● Brief:
Wherever the word "this" appears in a line, extract that line.

● Data listing:
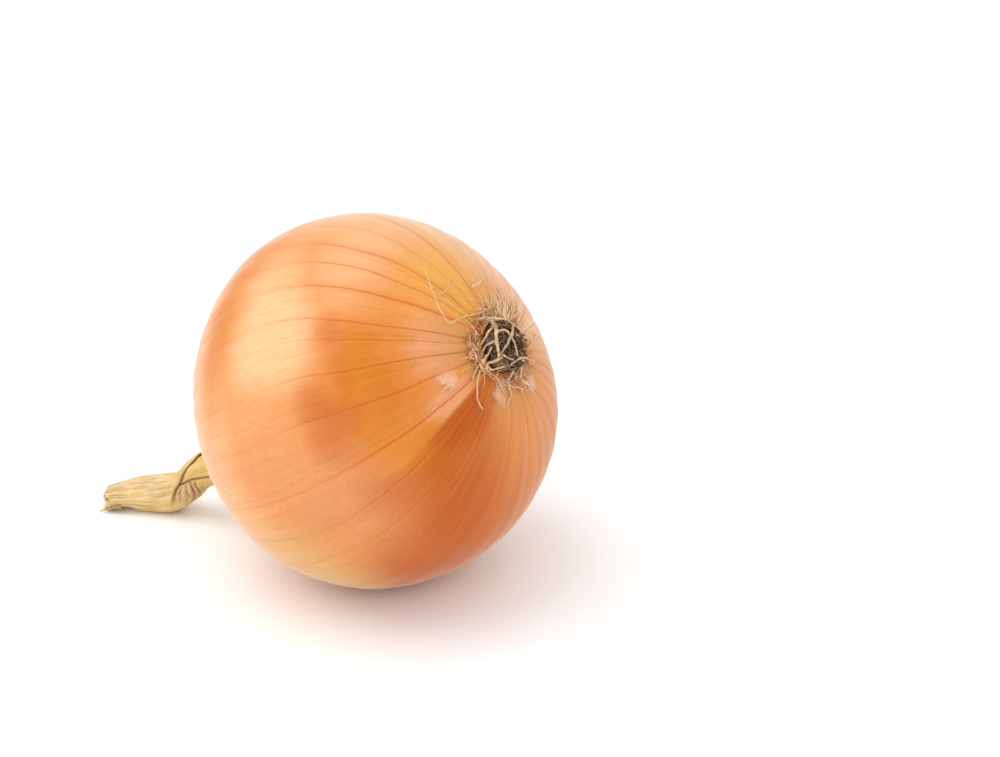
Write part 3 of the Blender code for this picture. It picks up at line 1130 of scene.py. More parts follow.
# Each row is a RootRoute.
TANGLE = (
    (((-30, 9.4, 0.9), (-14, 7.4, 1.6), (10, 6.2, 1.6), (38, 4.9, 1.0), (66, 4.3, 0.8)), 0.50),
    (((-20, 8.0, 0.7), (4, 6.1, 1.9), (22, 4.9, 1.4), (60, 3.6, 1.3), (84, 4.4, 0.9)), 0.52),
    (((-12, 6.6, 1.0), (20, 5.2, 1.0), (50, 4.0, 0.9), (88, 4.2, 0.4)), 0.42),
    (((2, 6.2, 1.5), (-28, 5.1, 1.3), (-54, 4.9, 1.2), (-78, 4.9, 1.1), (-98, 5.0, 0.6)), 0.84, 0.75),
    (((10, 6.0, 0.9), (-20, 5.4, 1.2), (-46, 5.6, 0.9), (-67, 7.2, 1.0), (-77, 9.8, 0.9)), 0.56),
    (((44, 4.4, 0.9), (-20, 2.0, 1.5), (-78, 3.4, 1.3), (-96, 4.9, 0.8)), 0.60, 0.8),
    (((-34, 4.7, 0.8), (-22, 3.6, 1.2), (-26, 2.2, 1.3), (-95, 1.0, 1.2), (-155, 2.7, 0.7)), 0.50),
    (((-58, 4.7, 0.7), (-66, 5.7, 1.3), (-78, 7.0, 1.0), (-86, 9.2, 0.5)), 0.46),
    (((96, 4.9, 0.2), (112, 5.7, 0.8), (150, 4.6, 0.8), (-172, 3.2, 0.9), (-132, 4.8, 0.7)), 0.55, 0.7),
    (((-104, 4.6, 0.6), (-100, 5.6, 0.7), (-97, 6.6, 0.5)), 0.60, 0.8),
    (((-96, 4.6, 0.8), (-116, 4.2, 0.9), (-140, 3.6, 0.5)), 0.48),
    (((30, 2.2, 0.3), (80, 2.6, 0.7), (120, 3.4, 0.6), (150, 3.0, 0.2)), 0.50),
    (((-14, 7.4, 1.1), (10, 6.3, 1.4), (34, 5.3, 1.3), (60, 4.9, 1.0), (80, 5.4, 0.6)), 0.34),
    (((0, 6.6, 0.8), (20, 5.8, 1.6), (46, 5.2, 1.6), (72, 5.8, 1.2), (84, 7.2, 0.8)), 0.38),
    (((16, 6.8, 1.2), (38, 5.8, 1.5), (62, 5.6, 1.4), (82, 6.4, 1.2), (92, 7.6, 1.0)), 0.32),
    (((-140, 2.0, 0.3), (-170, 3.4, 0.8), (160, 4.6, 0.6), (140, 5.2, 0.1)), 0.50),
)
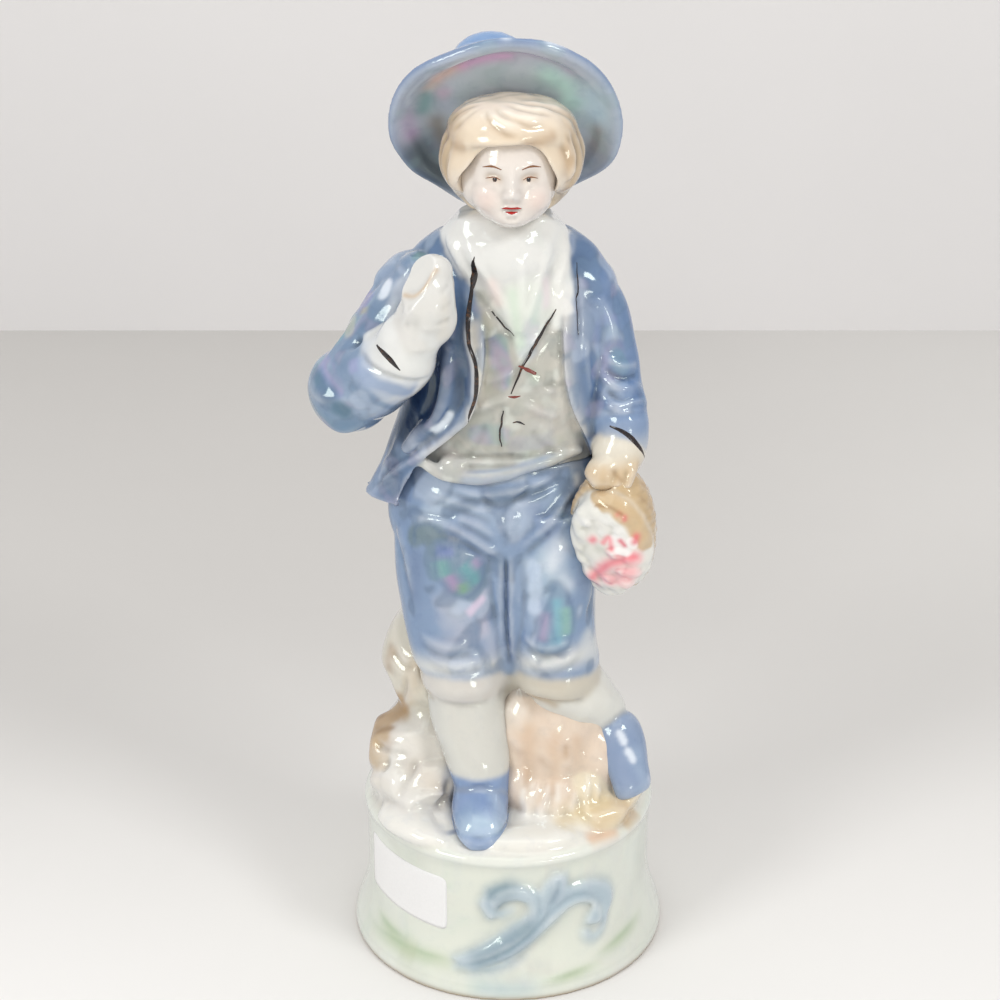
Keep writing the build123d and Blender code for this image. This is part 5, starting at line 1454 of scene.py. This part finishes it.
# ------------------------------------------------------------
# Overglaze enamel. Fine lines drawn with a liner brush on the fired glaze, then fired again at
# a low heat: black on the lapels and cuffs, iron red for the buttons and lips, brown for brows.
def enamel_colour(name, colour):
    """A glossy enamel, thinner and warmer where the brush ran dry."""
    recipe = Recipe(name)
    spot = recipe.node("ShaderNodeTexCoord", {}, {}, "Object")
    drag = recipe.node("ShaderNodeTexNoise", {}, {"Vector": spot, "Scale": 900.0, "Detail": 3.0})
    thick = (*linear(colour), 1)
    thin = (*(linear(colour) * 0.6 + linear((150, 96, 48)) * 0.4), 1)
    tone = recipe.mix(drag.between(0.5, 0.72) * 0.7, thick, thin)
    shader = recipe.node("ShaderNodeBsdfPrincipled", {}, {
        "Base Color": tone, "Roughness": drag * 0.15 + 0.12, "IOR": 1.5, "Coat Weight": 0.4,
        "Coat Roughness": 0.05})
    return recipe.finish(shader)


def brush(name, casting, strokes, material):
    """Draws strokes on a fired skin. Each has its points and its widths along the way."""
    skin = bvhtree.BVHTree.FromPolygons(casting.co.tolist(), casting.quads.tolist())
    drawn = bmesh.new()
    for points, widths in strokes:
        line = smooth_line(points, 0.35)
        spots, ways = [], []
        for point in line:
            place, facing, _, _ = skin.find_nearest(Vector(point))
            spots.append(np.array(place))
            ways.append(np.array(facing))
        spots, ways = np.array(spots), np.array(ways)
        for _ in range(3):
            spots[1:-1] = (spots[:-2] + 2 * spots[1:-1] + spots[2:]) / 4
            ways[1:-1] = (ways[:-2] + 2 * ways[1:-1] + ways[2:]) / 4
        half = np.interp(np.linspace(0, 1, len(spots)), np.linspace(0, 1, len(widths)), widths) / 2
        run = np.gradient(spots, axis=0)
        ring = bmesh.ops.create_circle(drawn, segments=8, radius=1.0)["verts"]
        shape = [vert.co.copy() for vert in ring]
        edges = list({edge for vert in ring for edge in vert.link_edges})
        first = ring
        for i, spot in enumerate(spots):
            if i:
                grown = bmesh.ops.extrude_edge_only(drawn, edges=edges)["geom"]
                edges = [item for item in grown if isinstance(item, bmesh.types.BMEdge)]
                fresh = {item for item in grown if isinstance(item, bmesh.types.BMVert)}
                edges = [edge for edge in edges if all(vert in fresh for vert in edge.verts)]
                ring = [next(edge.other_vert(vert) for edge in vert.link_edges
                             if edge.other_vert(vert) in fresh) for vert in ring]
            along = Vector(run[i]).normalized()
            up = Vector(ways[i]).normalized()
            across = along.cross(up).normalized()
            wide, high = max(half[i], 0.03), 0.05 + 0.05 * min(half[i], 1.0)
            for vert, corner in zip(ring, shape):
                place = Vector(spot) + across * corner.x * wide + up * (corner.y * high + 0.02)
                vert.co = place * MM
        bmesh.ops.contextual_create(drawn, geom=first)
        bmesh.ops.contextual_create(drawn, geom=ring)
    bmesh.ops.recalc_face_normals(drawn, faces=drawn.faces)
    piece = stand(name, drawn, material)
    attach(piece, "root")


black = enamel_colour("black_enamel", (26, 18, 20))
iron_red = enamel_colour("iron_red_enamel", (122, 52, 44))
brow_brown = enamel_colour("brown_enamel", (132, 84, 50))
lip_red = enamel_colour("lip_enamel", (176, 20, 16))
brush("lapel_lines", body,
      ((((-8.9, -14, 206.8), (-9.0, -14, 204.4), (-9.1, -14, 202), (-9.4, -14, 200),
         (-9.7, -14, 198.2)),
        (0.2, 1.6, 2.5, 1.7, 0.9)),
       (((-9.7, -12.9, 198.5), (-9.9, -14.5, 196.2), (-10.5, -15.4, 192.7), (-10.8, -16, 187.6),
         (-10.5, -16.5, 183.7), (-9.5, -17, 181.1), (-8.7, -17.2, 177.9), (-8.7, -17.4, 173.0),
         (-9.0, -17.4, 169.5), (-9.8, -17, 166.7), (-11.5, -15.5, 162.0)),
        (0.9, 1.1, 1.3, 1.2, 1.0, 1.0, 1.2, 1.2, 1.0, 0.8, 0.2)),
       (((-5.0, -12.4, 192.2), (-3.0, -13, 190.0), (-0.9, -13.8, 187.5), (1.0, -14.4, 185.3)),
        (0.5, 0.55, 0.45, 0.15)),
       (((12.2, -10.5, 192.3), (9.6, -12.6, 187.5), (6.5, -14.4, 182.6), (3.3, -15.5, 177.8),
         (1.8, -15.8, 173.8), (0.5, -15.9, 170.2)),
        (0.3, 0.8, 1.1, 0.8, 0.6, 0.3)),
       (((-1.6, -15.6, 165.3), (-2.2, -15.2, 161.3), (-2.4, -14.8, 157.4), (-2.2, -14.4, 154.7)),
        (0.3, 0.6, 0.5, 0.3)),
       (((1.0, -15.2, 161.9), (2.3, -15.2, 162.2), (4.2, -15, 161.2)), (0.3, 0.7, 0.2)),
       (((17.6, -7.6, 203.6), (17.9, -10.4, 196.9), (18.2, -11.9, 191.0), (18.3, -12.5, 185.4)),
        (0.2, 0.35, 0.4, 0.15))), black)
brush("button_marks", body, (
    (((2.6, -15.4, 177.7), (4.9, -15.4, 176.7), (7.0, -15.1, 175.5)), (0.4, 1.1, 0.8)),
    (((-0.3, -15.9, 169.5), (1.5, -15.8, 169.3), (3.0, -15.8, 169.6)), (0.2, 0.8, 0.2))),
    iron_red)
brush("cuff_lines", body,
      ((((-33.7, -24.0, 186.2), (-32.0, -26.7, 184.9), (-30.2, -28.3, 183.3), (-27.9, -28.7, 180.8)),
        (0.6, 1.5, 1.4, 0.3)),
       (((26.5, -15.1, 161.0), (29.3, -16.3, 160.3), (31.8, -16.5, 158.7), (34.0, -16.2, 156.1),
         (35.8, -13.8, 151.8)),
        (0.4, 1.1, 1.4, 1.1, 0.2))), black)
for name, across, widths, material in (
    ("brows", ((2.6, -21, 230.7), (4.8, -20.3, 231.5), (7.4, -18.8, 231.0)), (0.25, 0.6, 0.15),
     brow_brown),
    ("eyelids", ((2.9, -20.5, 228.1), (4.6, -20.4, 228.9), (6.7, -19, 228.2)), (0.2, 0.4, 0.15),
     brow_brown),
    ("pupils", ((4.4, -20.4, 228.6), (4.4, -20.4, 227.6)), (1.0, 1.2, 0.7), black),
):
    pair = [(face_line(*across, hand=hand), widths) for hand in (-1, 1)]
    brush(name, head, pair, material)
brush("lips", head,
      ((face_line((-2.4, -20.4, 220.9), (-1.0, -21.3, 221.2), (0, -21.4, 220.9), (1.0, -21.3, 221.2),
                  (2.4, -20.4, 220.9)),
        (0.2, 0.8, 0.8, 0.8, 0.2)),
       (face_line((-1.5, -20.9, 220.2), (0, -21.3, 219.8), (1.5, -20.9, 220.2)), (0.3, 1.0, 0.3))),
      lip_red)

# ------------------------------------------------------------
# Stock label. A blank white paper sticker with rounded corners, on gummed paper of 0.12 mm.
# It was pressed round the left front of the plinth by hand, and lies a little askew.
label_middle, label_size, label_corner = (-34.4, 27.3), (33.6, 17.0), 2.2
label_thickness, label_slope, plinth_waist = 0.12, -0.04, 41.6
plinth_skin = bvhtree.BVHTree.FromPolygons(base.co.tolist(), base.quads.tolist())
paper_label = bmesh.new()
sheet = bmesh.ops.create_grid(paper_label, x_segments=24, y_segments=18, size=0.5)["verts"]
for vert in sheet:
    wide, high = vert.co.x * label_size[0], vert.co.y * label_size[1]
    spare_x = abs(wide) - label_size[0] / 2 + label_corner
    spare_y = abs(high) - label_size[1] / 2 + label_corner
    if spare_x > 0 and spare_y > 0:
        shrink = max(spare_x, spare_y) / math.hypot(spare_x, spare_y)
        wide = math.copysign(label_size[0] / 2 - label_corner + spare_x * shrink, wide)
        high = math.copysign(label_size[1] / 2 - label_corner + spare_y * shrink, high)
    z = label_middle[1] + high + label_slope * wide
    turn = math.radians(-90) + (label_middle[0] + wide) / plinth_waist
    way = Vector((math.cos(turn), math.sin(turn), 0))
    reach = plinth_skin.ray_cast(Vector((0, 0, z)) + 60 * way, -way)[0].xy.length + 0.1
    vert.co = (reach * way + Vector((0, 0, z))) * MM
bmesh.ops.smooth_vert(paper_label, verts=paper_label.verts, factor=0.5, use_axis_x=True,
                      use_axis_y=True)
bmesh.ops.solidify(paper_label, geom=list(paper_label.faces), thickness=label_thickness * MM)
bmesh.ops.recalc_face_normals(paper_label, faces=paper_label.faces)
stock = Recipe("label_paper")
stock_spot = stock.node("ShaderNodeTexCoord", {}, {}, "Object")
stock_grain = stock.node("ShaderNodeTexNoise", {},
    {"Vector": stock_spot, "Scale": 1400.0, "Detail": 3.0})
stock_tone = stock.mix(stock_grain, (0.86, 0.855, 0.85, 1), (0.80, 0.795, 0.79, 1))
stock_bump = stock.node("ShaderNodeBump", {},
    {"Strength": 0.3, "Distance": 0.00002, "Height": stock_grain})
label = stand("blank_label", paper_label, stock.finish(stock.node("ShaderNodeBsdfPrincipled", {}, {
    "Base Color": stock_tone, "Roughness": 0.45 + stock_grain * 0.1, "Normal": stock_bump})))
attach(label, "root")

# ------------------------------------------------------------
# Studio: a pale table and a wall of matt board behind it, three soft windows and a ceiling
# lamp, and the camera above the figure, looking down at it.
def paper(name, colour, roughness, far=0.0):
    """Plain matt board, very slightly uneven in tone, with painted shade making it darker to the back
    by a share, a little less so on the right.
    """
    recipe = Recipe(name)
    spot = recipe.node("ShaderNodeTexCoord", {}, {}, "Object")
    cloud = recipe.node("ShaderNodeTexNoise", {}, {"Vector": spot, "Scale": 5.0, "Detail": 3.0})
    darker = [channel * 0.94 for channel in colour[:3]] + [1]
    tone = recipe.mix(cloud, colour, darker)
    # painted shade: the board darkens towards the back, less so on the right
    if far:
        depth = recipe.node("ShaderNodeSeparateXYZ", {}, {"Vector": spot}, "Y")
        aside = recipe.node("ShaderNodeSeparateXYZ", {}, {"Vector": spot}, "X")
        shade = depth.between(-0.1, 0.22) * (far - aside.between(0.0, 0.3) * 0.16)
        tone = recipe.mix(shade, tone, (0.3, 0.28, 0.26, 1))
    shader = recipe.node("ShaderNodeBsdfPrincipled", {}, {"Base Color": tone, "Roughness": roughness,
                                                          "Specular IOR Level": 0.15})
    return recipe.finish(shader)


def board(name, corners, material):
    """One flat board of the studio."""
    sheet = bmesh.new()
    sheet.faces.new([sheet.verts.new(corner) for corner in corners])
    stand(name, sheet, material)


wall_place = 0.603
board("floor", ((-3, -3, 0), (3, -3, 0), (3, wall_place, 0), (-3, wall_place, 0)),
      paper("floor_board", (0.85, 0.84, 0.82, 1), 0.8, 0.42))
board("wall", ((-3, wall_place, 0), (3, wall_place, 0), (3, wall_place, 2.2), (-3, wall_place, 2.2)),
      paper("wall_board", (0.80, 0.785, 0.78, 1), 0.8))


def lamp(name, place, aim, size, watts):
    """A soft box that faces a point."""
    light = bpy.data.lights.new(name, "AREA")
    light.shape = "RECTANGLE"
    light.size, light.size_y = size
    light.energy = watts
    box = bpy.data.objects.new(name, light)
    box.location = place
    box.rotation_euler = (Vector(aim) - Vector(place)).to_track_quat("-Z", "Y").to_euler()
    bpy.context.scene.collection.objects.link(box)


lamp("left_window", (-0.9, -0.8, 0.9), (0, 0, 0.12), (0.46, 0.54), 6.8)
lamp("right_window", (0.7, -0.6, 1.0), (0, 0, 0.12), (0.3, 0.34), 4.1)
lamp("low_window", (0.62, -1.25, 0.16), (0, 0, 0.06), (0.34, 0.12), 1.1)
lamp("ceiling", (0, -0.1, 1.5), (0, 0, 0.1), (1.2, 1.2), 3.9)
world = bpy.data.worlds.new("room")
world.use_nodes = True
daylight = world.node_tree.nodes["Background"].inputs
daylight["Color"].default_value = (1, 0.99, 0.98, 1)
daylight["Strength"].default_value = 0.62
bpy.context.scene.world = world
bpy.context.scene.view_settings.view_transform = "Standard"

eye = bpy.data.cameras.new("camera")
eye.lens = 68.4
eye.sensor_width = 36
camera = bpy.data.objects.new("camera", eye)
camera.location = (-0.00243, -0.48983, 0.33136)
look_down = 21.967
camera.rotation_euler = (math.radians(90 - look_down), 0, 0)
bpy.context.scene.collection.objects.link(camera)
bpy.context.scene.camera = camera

● Task response:
Write part 3 of the Blender code for this picture. It picks up at line 1130 of scene.py. More parts follow.
Keep writing the build123d and Blender code for this image. This is part 5, starting at line 1454 of scene.py. This part finishes it.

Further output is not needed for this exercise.